April 25, 2022

Early Insights from the Supreme Court of Canada Decisions Project

In February 2022, we launched our Supreme Court of Canada Decisions Project. The core of that project is a publicly available database that contains detailed information about every Supreme Court of Canada decision going back to the mid-1950s. Anyone interested in analyzing the data for themselves can download a copy of our database and the coding manual at supremecourtdatabase.com.

Over the next several months, we will be doing a series of blog posts setting out some insights that we have gleaned from that data. We begin that series today with data about long-term historical trends at the Supreme Court of Canada.

We first begin with some basic data about the number of appeals at the Supreme Court over the last 60 years.

As this graph shows, the number of appeals heard by the Court annually has been declining over the last 30 years. In the high watermark period of the 1990s, the Supreme Court was routinely hearing more than 100 appeals a year. By contrast, in recent years, the Court is typically deciding less than 70 appeals per year.

Another trend in recent years has been the rise of decisions from the bench, decided without reasons. One of the authors of this blog post is a co-author of a forthcoming article on the topic of decisions from the bench, so this blog post will not do a deep dive into that phenomenon. However, as the graph below shows, the combination of fewer appeals overall and more decisions from the bench means that there has been a relatively steady downward trend in the number of reserved decisions of the Court released with fulsome reasons.

While the Supreme Court is deciding fewer cases per year, there is more controversy among the cases they do decide. The graph below shows the evolution of unanimous decisions over time—by unanimous in this context, we mean a case in which there is a single decision to which all judges sign on (that is, no dissents or concurrences). As that graph shows, over most of the Supreme Court’s history, the percentage of unanimous decisions has ranged between 50 and 70%. However, in several years, the percentage of unanimous decisions has dropped below 50%, and even below 40% in some years. Whether this is a blip or represents a new normal level of disagreement remains to be seen.

The composition of cases heard by the Court has also changed. As the graph below shows, in the 1960s, the bulk of the Court’s work was private law cases, with smaller shares of public non-constitutional cases and criminal law cases. However, the restriction of appeals as of right to criminal matters in the mid-1970s caused a relative swing in favour of criminal matters, while the advent of the Charter caused an explosion of constitutional issues. Now, private law cases typically take up less than 30% of the Court’s docket annually, with constitutional and criminal law matters now dominating.

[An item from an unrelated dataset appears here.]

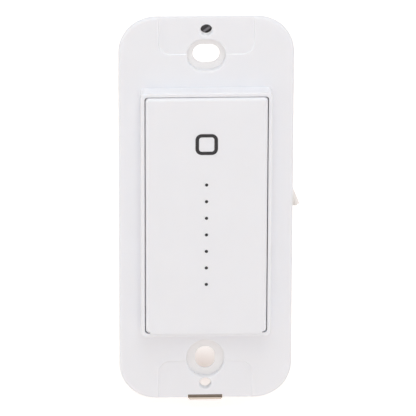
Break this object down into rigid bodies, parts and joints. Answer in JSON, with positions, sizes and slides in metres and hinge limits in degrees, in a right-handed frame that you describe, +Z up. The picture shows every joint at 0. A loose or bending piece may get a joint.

While many things have changed over the years, one thing that has remained relatively constant over time is the percentage of appeals won by the Appellant at the Supreme Court. In most years, the percentage of appeals won by the Appellant is between 40% and 50%, with no obvious trend over time. For comparison, this is higher than the percentage of appeals won by Appellants in at least some Courts of Appeal, which are sometimes estimated at around one-third, or even lower.

This data is just the tip of the iceberg as to what insights we can glean from the data in our database. Over the next several months, we will be doing more of a deep dive into what the data shows and how those insights can guide parties’ approach to appeals at the Supreme Court of Canada.